THE PROBLEM
Both the line containing "for name, node" and the line containing "obj.parent = None" belong in the answer, along with every line between them; print exactly those.

DATASET SECTION
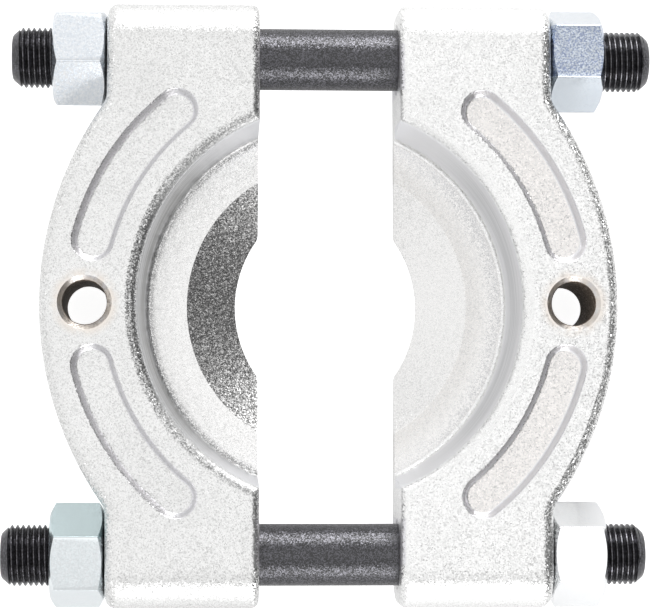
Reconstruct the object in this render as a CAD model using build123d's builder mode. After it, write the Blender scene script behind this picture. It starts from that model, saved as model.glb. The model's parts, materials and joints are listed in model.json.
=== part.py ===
from build123d import *
from math import cos, radians, tan
import os

# Bearing separator: two knife-edged halves drawn together on two threaded studs by four hexagon nuts.
# Millimetres. The separator lies on its flat machined back (Z = 0) with the recessed side up.
# X runs along the studs and Y from stud to stud. The origin is midway between the halves, on the back.

# Outline of a half
plate_thickness = 28.0
parting_gap = 36.0
boss_width = 39.2
half_length = 156.0
rim_land = 6.4
rim_nut_clearance = 1.05
rim_blend = 5.0
end_round = 10.0
rim_edge_round = 2.8
parting_edge_round = 2.0

# Recess and jaw, turned about an axis that lies beyond the parting face
recess_offset = 19.5
recess_foot_radius = 48.5
recess_foot_round = 0.6
recess_draft = 6.5
recess_mouth_round = 2.4
floor_radius = 47.6
floor_step = 0.5
floor_slope = 3.0
crest_radius = 38.2
crest_thickness = 6.9
bevel_angle = 20.5
jaw_arc_radius = 31.0
jaw_arc_depth = 6.0
jaw_corner_round = 3.0

# Pockets and puller hole, all on one pitch circle round the recess axis
pocket_land = 7.8
pocket_width = 10.6
pocket_depth = 3.4
pocket_draft = 14.0
pocket_first_angle = 14.5
pocket_last_angle = 50.5
pocket_floor_round = 0.9
pocket_mouth_round = 0.6
puller_bore_radius = 5.8
puller_bore_sink = 1.15

# Studs: plain in the middle, with a fine 5/8 in thread rolled on each end. Each lies a little to one side.
stud_length = 166.0
stud_shifts = {"upper": 1.0, "lower": -1.0}
shank_diameter = 16.0
thread_relief = 0.15
thread_length = 44.4
thread_run_out = 0.8
point_length = 2.6
point_depth = 2.0
point_round = 1.0
stud_hole_clearance = 0.5
stud_hole_sink = 0.8
stud_hole_end_wall = 5.0

# Nuts: 15/16 in across flats
nut_across_flats = 23.8125
nut_thickness = 13.9
nut_face_inset = 0.7
nut_chamfer_angle = 30.0
nut_bore_clearance = 0.06
nut_bore_sink = 0.7
nut_seat_gap = 0.3
nut_corner_angles = {"upper_left": 12.0, "lower_left": 38.0, "upper_right": 24.0, "lower_right": 28.0}

# Studs and nuts, placed from the bosses
parting_x = parting_gap / 2
boss_x = parting_x + boss_width
half_y = half_length / 2
stud_hole_radius = shank_diameter / 2 + stud_hole_clearance
stud_y = half_y - stud_hole_end_wall - stud_hole_radius
stud_z = plate_thickness / 2
stud_ys = {"upper": stud_y, "lower": -stud_y}
side_signs = {"left": -1, "right": 1}
thread_radius = shank_diameter / 2 - thread_relief
nut_start_x = boss_x + nut_seat_gap
nut_corner_radius = nut_across_flats / 2 / cos(radians(30))
nut_face_radius = nut_across_flats / 2 - nut_face_inset
nut_chamfer_depth = (nut_corner_radius - nut_face_radius) * tan(radians(nut_chamfer_angle))

# Recess, then the pockets outside its mouth, then a rim that clears the nuts' corners
recess_x = parting_x - recess_offset
floor_foot_z = crest_thickness - (floor_radius - crest_radius) * tan(radians(floor_slope))
wall_foot_z = floor_foot_z + floor_step
mouth_radius = recess_foot_radius + (plate_thickness - wall_foot_z) * tan(radians(recess_draft))
pitch_radius = mouth_radius + pocket_land + pocket_width / 2
rim_apex_x = recess_x + pitch_radius + pocket_width / 2 + rim_land
rim_rise = rim_apex_x - nut_start_x - nut_chamfer_depth
rim_pass_y = stud_y - nut_corner_radius - rim_nut_clearance
rim_radius = (rim_rise**2 + rim_pass_y**2) / rim_rise / 2
rim_join_y = (rim_radius**2 - (boss_x - rim_apex_x + rim_radius) ** 2) ** 0.5

# Cuts run this far past a face
cut_past = 1.0

os.makedirs("parts", exist_ok=True)


# Casting of the right half: every edge is rounded, and then the back is machined flat and sharp
machined_off = parting_edge_round

with BuildPart() as half_right:
    with BuildSketch(Plane.XY.offset(-machined_off)):
        with BuildLine():
            Polyline(
                (boss_x, rim_join_y),
                (boss_x, half_y),
                (parting_x, half_y),
                (parting_x, -half_y),
                (boss_x, -half_y),
                (boss_x, -rim_join_y),
            )
            ThreePointArc((boss_x, -rim_join_y), (rim_apex_x, 0), (boss_x, rim_join_y))
        make_face()
        joins = vertices().filter_by(lambda v: abs(abs(v.Y) - rim_join_y) < 0.001)
        fillet(joins, rim_blend)
    extrude(amount=plate_thickness + machined_off)

    fillet(faces().filter_by(Axis.Y).edges().filter_by(Axis.X), end_round)

    outer_walls = faces().filter_by(
        lambda f: f.center().X > boss_x - 0.001 and abs(f.normal_at().Z) < 0.001
    )
    wall_seams = outer_walls.edges().filter_by(
        lambda e: abs(e.tangent_at(0.5).Z) > 0.999 and abs(e.center().Y) < half_y - 0.001
    )
    fillet(outer_walls.edges() - wall_seams, rim_edge_round)
    fillet(faces().filter_by(Axis.X).sort_by(Axis.X)[0].edges(), parting_edge_round)
    split(bisect_by=Plane.XY, keep=Keep.TOP)

    # Recess, floor and bevelled jaw as one turned cut
    bevel_start = crest_radius - (crest_thickness + cut_past) / tan(radians(bevel_angle))
    with BuildSketch(Plane((recess_x, 0, 0), x_dir=(1, 0, 0), z_dir=(0, -1, 0))):
        with BuildLine():
            Polyline(
                (0, -cut_past),
                (bevel_start, -cut_past),
                (crest_radius, crest_thickness),
                (floor_radius, floor_foot_z),
                (floor_radius, wall_foot_z),
                (recess_foot_radius, wall_foot_z),
                (mouth_radius, plate_thickness),
                (mouth_radius + 2 * recess_mouth_round, plate_thickness),
                (mouth_radius + 2 * recess_mouth_round, plate_thickness + cut_past),
                (0, plate_thickness + cut_past),
                close=True,
            )
        make_face()
        fillet(vertices().sort_by_distance((mouth_radius, plate_thickness))[0], recess_mouth_round)
        fillet(vertices().sort_by_distance((recess_foot_radius, wall_foot_z))[0], recess_foot_round)
    revolve(axis=Axis((recess_x, 0, 0), (0, 0, 1)), mode=Mode.SUBTRACT)

    # Shaft opening in the jaw, with its corners rounded into the parting face
    jaw_arc_x = parting_x + jaw_arc_depth - jaw_arc_radius
    jaw_corner_y = (jaw_arc_radius**2 - (parting_x - jaw_arc_x) ** 2) ** 0.5
    with BuildSketch():
        with Locations((jaw_arc_x, 0)):
            Circle(jaw_arc_radius)
        with Locations((parting_x, 0)):
            Rectangle(jaw_arc_radius, 3 * jaw_corner_y, align=(Align.MAX, Align.CENTER))
        corners = vertices().filter_by(
            lambda v: abs(abs(v.Y) - jaw_corner_y) < 0.001 and v.X > jaw_arc_x
        )
        fillet(corners, jaw_corner_round)
    extrude(amount=plate_thickness, mode=Mode.SUBTRACT)

    # Kidney-shaped pockets above and below the puller hole
    pocket_arc = pocket_last_angle - pocket_first_angle
    with BuildSketch(Plane.XY.offset(plate_thickness)):
        with Locations((recess_x, 0)):
            for start in (pocket_first_angle, -pocket_last_angle):
                pocket_line = CenterArc((0, 0), pitch_radius, start, pocket_arc, mode=Mode.PRIVATE)
                SlotArc(pocket_line, pocket_width)
    extrude(amount=-pocket_depth, taper=pocket_draft, mode=Mode.SUBTRACT)
    pocket_floor_z = plate_thickness - pocket_depth
    pocket_floors = faces().filter_by(Axis.Z).filter_by(
        lambda f: abs(f.center().Z - pocket_floor_z) < 0.001
    )
    fillet(pocket_floors.edges(), pocket_floor_round)
    front_face = faces().filter_by(Axis.Z).sort_by(Axis.Z)[-1]
    fillet([e for wire in front_face.inner_wires() for e in wire.edges()], pocket_mouth_round)

    # Puller hole, sunk at both ends
    with Locations((recess_x + pitch_radius, 0, plate_thickness)):
        CounterSinkHole(puller_bore_radius, puller_bore_radius + puller_bore_sink, counter_sink_angle=90)
    back_face = faces().filter_by(Axis.Z).sort_by(Axis.Z)[0]
    chamfer(back_face.inner_wires()[0].edges(), puller_bore_sink)

    # Stud holes through both bosses
    with BuildSketch(Plane.YZ.offset(parting_x)):
        with Locations([(y, stud_z) for y in stud_ys.values()]):
            Circle(stud_hole_radius)
    extrude(amount=boss_width, mode=Mode.SUBTRACT)
    hole_mouths = edges().filter_by(GeomType.CIRCLE).filter_by(
        lambda e: abs(e.radius - stud_hole_radius) < 0.001 and abs(e.normal().X) > 0.999
    )
    chamfer(hole_mouths, stud_hole_sink)

with BuildPart() as half_left:
    mirror(half_right.part, about=Plane.YZ)

nodes = {"half_left": half_left, "half_right": half_right}


# Studs: one turned outline, mirrored end for end
stud_end_x = stud_length / 2
thread_start_x = stud_end_x - thread_length

for level, y in stud_ys.items():
    middle = (stud_shifts[level], y, stud_z)
    with BuildPart() as stud:
        with BuildSketch(Plane(middle, x_dir=(1, 0, 0), z_dir=(0, -1, 0))):
            with BuildLine():
                Polyline(
                    (0, 0),
                    (0, shank_diameter / 2),
                    (thread_start_x, shank_diameter / 2),
                    (thread_start_x + thread_run_out, thread_radius),
                    (stud_end_x - point_length, thread_radius),
                    (stud_end_x, thread_radius - point_depth),
                    (stud_end_x, 0),
                    close=True,
                )
            make_face()
            shoulders = vertices().filter_by(
                lambda v: v.X > stud_end_x - point_length - 0.001 and v.Y > 0.001
            )
            fillet(shoulders, point_round)
            mirror(about=Plane.YZ)
        revolve(axis=Axis(middle, (1, 0, 0)))
    nodes["stud_" + level] = stud


# Nuts: hexagons chamfered at both ends, each turned on its thread as it was left
nut_bore_radius = thread_radius + nut_bore_clearance

for place, corner_angle in nut_corner_angles.items():
    level, side = place.split("_")
    sign = side_signs[side]
    seat = (sign * nut_start_x, stud_ys[level], stud_z)
    with BuildPart() as nut:
        with BuildSketch(Plane(seat, x_dir=(0, 0, 1), z_dir=(1, 0, 0))):
            RegularPolygon(nut_corner_radius, 6, rotation=corner_angle)
        extrude(amount=sign * nut_thickness)
        with BuildSketch(Plane(seat, x_dir=(sign, 0, 0), z_dir=(0, -sign, 0))):
            with BuildLine():
                Polyline(
                    (0, 0),
                    (0, nut_face_radius),
                    (nut_chamfer_depth, nut_corner_radius),
                    (nut_thickness - nut_chamfer_depth, nut_corner_radius),
                    (nut_thickness, nut_face_radius),
                    (nut_thickness, 0),
                    close=True,
                )
            make_face()
        revolve(axis=Axis(seat, (1, 0, 0)), mode=Mode.INTERSECT)
        with Locations(Plane(seat, x_dir=(0, 0, 1), z_dir=(1, 0, 0))):
            Hole(nut_bore_radius)
        bore_mouths = edges().filter_by(GeomType.CIRCLE).filter_by(
            lambda e: abs(e.radius - nut_bore_radius) < 0.001
        )
        chamfer(bore_mouths, nut_bore_sink)
    nodes["nut_" + place] = nut


for name, node in nodes.items():
    node.part.label = name
    export_step(node.part, f"parts/{name}.step")
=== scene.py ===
"""Bearing separator: two cast halves drawn together on two threaded studs by four nuts, in a white studio."""

import json
import logging
import math
from collections.abc import Callable, Sequence
from dataclasses import dataclass
from enum import Enum
from itertools import pairwise

import bpy
from mathutils import Matrix, Vector

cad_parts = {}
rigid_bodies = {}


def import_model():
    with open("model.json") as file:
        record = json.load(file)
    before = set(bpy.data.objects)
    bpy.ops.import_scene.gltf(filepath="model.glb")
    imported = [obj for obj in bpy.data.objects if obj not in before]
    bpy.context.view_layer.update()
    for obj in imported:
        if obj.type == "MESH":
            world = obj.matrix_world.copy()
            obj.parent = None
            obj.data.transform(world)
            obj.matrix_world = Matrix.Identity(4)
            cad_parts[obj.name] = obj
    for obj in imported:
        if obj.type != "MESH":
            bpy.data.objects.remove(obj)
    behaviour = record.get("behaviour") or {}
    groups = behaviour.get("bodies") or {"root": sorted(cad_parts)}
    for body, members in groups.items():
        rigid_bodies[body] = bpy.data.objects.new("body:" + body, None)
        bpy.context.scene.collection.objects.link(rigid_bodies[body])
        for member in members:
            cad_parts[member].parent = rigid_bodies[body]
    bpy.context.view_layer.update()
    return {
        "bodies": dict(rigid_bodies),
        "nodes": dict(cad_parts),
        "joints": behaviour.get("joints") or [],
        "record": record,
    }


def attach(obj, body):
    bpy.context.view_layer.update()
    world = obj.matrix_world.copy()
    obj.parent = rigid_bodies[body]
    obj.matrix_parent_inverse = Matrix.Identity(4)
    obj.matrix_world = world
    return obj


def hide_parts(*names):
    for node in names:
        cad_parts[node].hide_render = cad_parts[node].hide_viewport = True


MM = 0.001
INCH = 25.4
FULL_TURN = 2 * math.pi
QUARTER_TURN = math.pi / 2
HALF_CORNER = math.radians(30)
WELD_GAP = 1e-6
CUT_GAP = 1e-8
PULLER_X = 62.5032

Socket = bpy.types.NodeSocket
Feed = Socket | float | Sequence[float]
Colour = tuple[float, float, float]
Range = tuple[float, float]
Fade = tuple[float, float]
Band = tuple[float, float, float]
Point = tuple[float, float, float]
Outline = list[tuple[float, float]]
Grain = tuple[float, ...]

log = logging.getLogger("bearing_separator")


class Side(Enum):
    """The two sides of the separator, each with its sign along X."""

    LEFT = -1
    RIGHT = 1


class Level(Enum):
    """The two studs, each with its sign along Y."""

    UPPER = 1
    LOWER = -1


# ---- workbench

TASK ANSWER
for name, node in nodes.items():
    node.part.label = name
    export_step(node.part, f"parts/{name}.step")
=== scene.py ===
"""Bearing separator: two cast halves drawn together on two threaded studs by four nuts, in a white studio."""

import json
import logging
import math
from collections.abc import Callable, Sequence
from dataclasses import dataclass
from enum import Enum
from itertools import pairwise

import bpy
from mathutils import Matrix, Vector

cad_parts = {}
rigid_bodies = {}


def import_model():
    with open("model.json") as file:
        record = json.load(file)
    before = set(bpy.data.objects)
    bpy.ops.import_scene.gltf(filepath="model.glb")
    imported = [obj for obj in bpy.data.objects if obj not in before]
    bpy.context.view_layer.update()
    for obj in imported:
        if obj.type == "MESH":
            world = obj.matrix_world.copy()
            obj.parent = None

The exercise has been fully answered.